A teenager wakes up in a mysterious place called The Glade with no memory of who he is or why he’s there.

Based on the 2009 novel by James Dashner, The Maze Runner is another Young Adult franchise to be, with the second film – The Scorch Trials – already set for release in September 2015. So why should you care?

A couple of reasons actually. While I wasn’t that engaged by Dashner’s book, mainly because it was as interesting as peers like The Hunger Games and Divergent, the film from first time feature director and VFX dude Wes Ball is actually a lot of fun.

Partly that’s down to the strong visual design which recreates The Glade, the Maze and the Grievers in a way that’s obvious enough to keep fans happy and unique enough to keep new audiences on board. On a modest budget, Ball has created a large and detailed world and he really pushes the boat out with the implementation of the main threat in the form of the Grievers.

They don’t much resemble Dashner’s version in the book, but that’s made up for by the sheer intensity of their appearances in the film.
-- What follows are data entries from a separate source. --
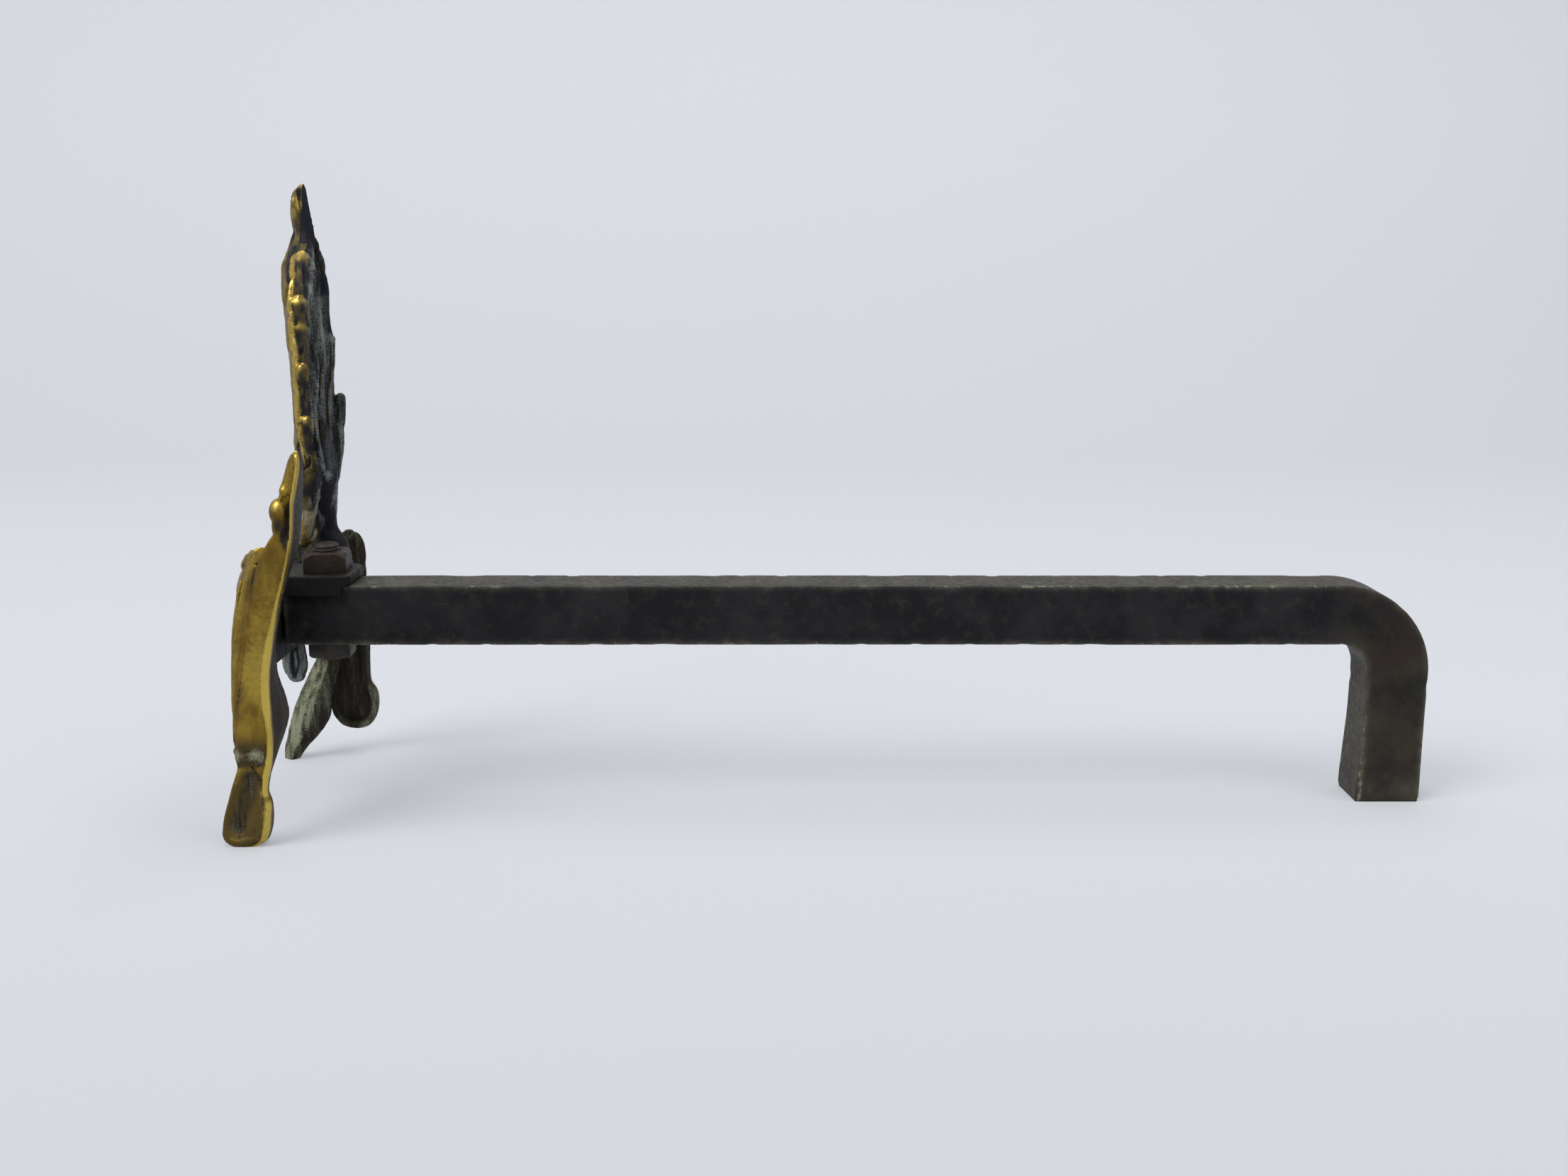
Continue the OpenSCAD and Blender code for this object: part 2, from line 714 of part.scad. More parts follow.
module clamp_bolt() {
    shank = rail_h + lug_t + nut_h + thread_out;
    color(steel) translate([fore + bolt_x, 0, rail_bottom]) union() {
        translate([0, 0, -head_h]) rotate([0, 0, 30])
            cylinder(d = wrench_w / cos(30), h = head_h, $fn = 6);
        rotate_extrude() polygon([
            [0, -head_h / 2], [bolt_d / 2, -head_h / 2], [bolt_d / 2, shank - bolt_chamfer],
            [bolt_d / 2 - bolt_chamfer, shank], [0, shank]
        ]);
    }
}

nut_turn = 6;
nut_ease = 2.5;
nut_corners = wrench_w * sqrt(2);

module clamp_nut() {
    color(rust) translate([fore + bolt_x, 0, lug_top]) rotate([0, 0, nut_turn]) difference() {
        intersection() {
            translate([-wrench_w / 2, -wrench_w / 2, 0]) cube([wrench_w, wrench_w, nut_h]);
            union() {
                cylinder(d = nut_corners, h = nut_h - nut_ease);
                translate([0, 0, nut_h - nut_ease])
                    cylinder(d1 = nut_corners, d2 = nut_corners - 2 * nut_ease, h = nut_ease);
            }
        }
        translate([0, 0, -cut]) cylinder(d = bolt_d + thread_play, h = nut_h + 2 * cut);
    }
}

// ---------------------------------------------------------------- pendant

drop_y = 15;
// Places of its rivet and its tongue's top above the rail's underside
drop_rivet_z = rail_bottom + 2.5;
tongue_top = rail_bottom + 8;
tongue_t = 3;
tongue_w = 12;
drop_low = rail_bottom - 22.5;
drop_rise = 24;
drop_rings = 14;
// Centre, half thickness along X and half width of the drop as it rises
drop_x = [[0, -2.2], [3, -3.2], [8, -3.4], [16, -3.6], [24, -4.8], [32, -7.5]];
drop_thick = [[0, 1.6], [2, 3.6], [5, 4.8], [10, 5.4], [18, 5.2], [25, 3.4], [32, 1.55]];
drop_wide = [[0, 2.5], [1.5, 4.6], [4, 6], [10, 6.8], [20, 6.6], [32, 6]];
// The groove between the drop's two lobes
drop_groove = 1.6;
// Where the drop is cut back for the lug's flange, above its own low end
drop_step = flange_hang - 0.5;

module pendant_drop() {
    color(bronze) difference() {
        union() {
            skin([
                for (i = [0:drop_rings])
                    let (
                        h = drop_rise * i / drop_rings,
                        cx = fore + along(drop_x, h),
                        rx = along(drop_thick, h),
                        ry = along(drop_wide, h)
                    )
                    [
                        for (a = [0:22.5:359])
                            [
                                cx + rx * cos(a) - drop_groove * pow(max(cos(a), 0), 6) * min(1, h / 5),
                                drop_y + ry * sin(a),
                                drop_low + h
                            ]
                    ]
            ]);
            translate([flange_fore - tongue_t, drop_y - tongue_w / 2, flange_low - 1])
                cube([tongue_t, tongue_w, tongue_top - flange_low + 1]);
        }
        translate([flange_fore - tongue_t - cut, drop_y, drop_rivet_z]) rotate([0, 90, 0])
            cylinder(d = screw_d + thread_play, h = tongue_t + 2 * cut);
        translate([flange_fore, drop_y - tongue_w, flange_low - 0.5])
            cube([2 * tongue_w, 2 * tongue_w, tongue_top]);
    }
}

rivet_head_h = 1.4;

module pendant_rivet() {
    color(bronze) translate([flange_fore - tongue_t, drop_y, drop_rivet_z]) rotate([0, 90, 0]) union() {
        cylinder(d = screw_d, h = flange_t + tongue_t);
        translate([0, 0, -rivet_head_h]) cylinder(d1 = screw_d + 0.8, d2 = screw_d + 3, h = rivet_head_h);
    }
}

fire_rail();
mounting_lug();
clamp_bolt();
clamp_nut();
shell_front();
near_scroll_leg();
far_scroll_leg();
pendant_drop();
plume();
plume_root_nut();
lug_screws();
near_leg_screws();
far_leg_screws();
pendant_rivet();
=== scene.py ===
"""Andiron: the looks of its forged rail and of its cast bronze front.

Lengths are millimetres, and places are (f, y, z): f runs from the rail's fore
end toward the fire (+X), y across the andiron, z up from the hearth. Outlines
are (height, value) pairs, unless they say otherwise. A cast piece starts as
closed forms that a voxel remesh melts together. Its relief function says how
far each point is then carved out or in, and its marking function gives the
numbers that its material reads there: wear, soot and verdigris, and on the
legs and the plume also painted highlights, painted shade and painted lit sides.
"""

import math

import bpy
import numpy as np
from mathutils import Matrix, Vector


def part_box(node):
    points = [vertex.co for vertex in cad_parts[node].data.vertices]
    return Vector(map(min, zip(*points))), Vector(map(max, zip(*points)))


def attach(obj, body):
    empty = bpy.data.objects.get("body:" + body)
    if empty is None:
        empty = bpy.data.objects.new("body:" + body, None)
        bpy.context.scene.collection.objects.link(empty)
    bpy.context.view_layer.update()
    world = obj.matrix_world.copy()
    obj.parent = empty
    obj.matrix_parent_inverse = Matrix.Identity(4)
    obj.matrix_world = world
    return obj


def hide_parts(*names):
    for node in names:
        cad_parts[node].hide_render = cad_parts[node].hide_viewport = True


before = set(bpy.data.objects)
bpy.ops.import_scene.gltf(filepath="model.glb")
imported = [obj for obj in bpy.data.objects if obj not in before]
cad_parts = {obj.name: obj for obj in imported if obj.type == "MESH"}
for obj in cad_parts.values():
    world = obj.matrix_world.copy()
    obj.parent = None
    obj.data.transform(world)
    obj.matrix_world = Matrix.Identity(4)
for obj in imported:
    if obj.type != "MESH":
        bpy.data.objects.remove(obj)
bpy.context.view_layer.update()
MM = 0.001
# How far softening draws a piece's skin in
SOFTENING_LOSS = 0.1


def box_mm(node):
    """Lowest and highest corner of a CAD node, in millimetres."""
    low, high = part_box(node)
    return np.array(low) / MM, np.array(high) / MM


RAIL_LOW, RAIL_HIGH = box_mm("fire_rail")
FORE = RAIL_LOW[0]
LENGTH = RAIL_HIGH[0] - FORE
RAIL_TOP = RAIL_HIGH[2]
RAIL_W = RAIL_HIGH[1] - RAIL_LOW[1]
SIDE = -box_mm("near_scroll_leg")[0][1]
SEAM_Y = box_mm("shell_front")[1][1]
LUG_TOP = box_mm("mounting_lug")[1][2]
ROOT_LOW = box_mm("plume")[0][2]
# What the boxes don't tell is typed as the CAD has it
RAIL_H = 25.0
RAIL_BOTTOM = RAIL_TOP - RAIL_H
ARRIS_R = 0.8
BEND_R = 12.5
BEND_OUT = BEND_R + RAIL_H
WALL = 4.0
FLANGE_FORE = -6.0
BOLT_X = 16.3
BOLT_D = 10.0
BORE_PLAY = 0.25
THREAD_PITCH = 1.5
THREAD_DEEP = 0.4
THREAD_RUN = 6
CHAMFER = 1.1
ROOT_X = 13.5
ROOT_Y = 20.65
SCREW_HEAD = 2.4
SCREW_INSET = 3.4
EAR_DEEP = 3.0
EAR_WIDE = 17.5
EAR_TALL = 10.0


def add_object(name, data):
    """A new object in the scene."""
    obj = bpy.data.objects.new(name, data)
    bpy.context.scene.collection.objects.link(obj)
    return obj


# ---------------------------------------------------------------- camera

CAMERA_AT = (-0.01936, -0.6782, 0.22857)
CAMERA_DOWN = 0.203
CAMERA_LENS = 38.39
CAMERA_SENSOR = 36


def add_camera():
    """The camera at the photograph's viewing angle."""
    data = bpy.data.cameras.new("camera")
    data.sensor_width = CAMERA_SENSOR
    data.lens = CAMERA_LENS
    camera = add_object("camera", data)
    camera.location = CAMERA_AT
    camera.rotation_euler = (math.pi / 2 - CAMERA_DOWN, 0, 0)
    bpy.context.scene.camera = camera


# ---------------------------------------------------------------- curves


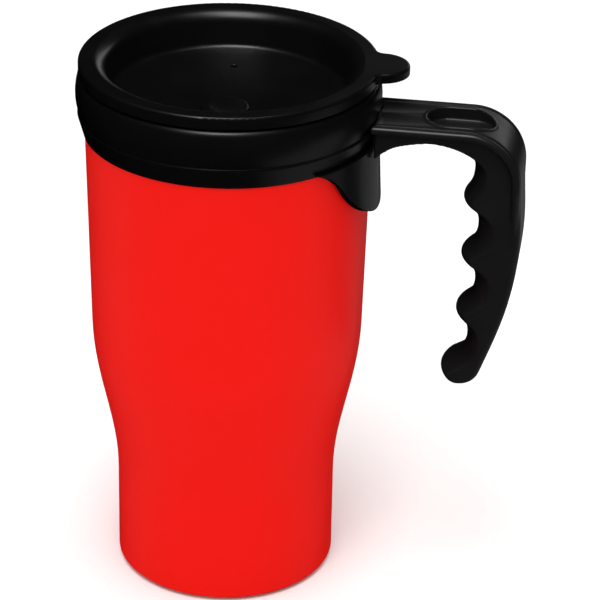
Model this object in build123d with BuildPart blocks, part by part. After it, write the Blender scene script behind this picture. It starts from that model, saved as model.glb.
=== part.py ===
"""Insulated travel mug with a waisted double wall, a side handle and a press-in lid with a thumb slide.

Frame: millimetres, +Z up, origin at the centre of the base on the mug's axis, +X towards the handle.
The lid is drawn in its own plane, turned about Z, with its thumb tab along that plane's x direction
and its drinking side along the plane's -y direction.
"""

import os

from build123d import *

os.makedirs("parts", exist_ok=True)

# ---- Double wall: heights of the outline, and the outer radius at each ----
foot_proud = 0.8  # how far the non-slip pad stands below the steel
foot_corner = 1.4
foot_radius = 34.0
waist_foot_z = 30.0
waist_mid = (37.95, 58.0)
waist_top_z = 83.0
waist_top_radius = 41.6
rim_radius = 43.0
rim_z = 146.0  # above this height the shell is a plain cylinder inside the collar
shell_top_z = 159.5
steel = 0.6  # sheet thickness of the shell and the liner

# ---- Liner ----
liner_inset = 4.0  # from the shell's outside to the liner's outside
liner_floor_z = 8.0
liner_corner = 5.0
mouth_radius = 39.6
mouth_step_high_z = 148.0
liner_lip_z = 165.0
liner_lip_radius = 42.4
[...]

While many of these moments are obscured by darkness, its still made clear that these kids are in constant danger of not just some nebulous end but actual and very final death.

That makes a nice change from films which coddle both their characters and their audience and complete with the odd expletive from the cast makes for a film which almost feels like its peopled with real teenagers.

The other major plus point lies in the performances. To a man (and girl) The Maze Runner has consistently solid young stars making the most of an intelligent script and reacting realistically to some very trying circumstances.

Teen Wolf’s Dylan O’Brien does vulnerable and heroic and Brit Will Poulter has the complicated task of taking on Gally and making us not totally hate his guts. Quality performances make a real difference to actually caring about the fate of these kids, though I never felt the connection between Thomas and Blake Coopers Chuck (so strong in the book) was ever effectively made here.

It’s a bit of a slow burn and suffers from a severe case of sequelitis in its final scenes but The Maze Runner is a watchable Young Adult entry that should satisfy book fans and newcomers alike.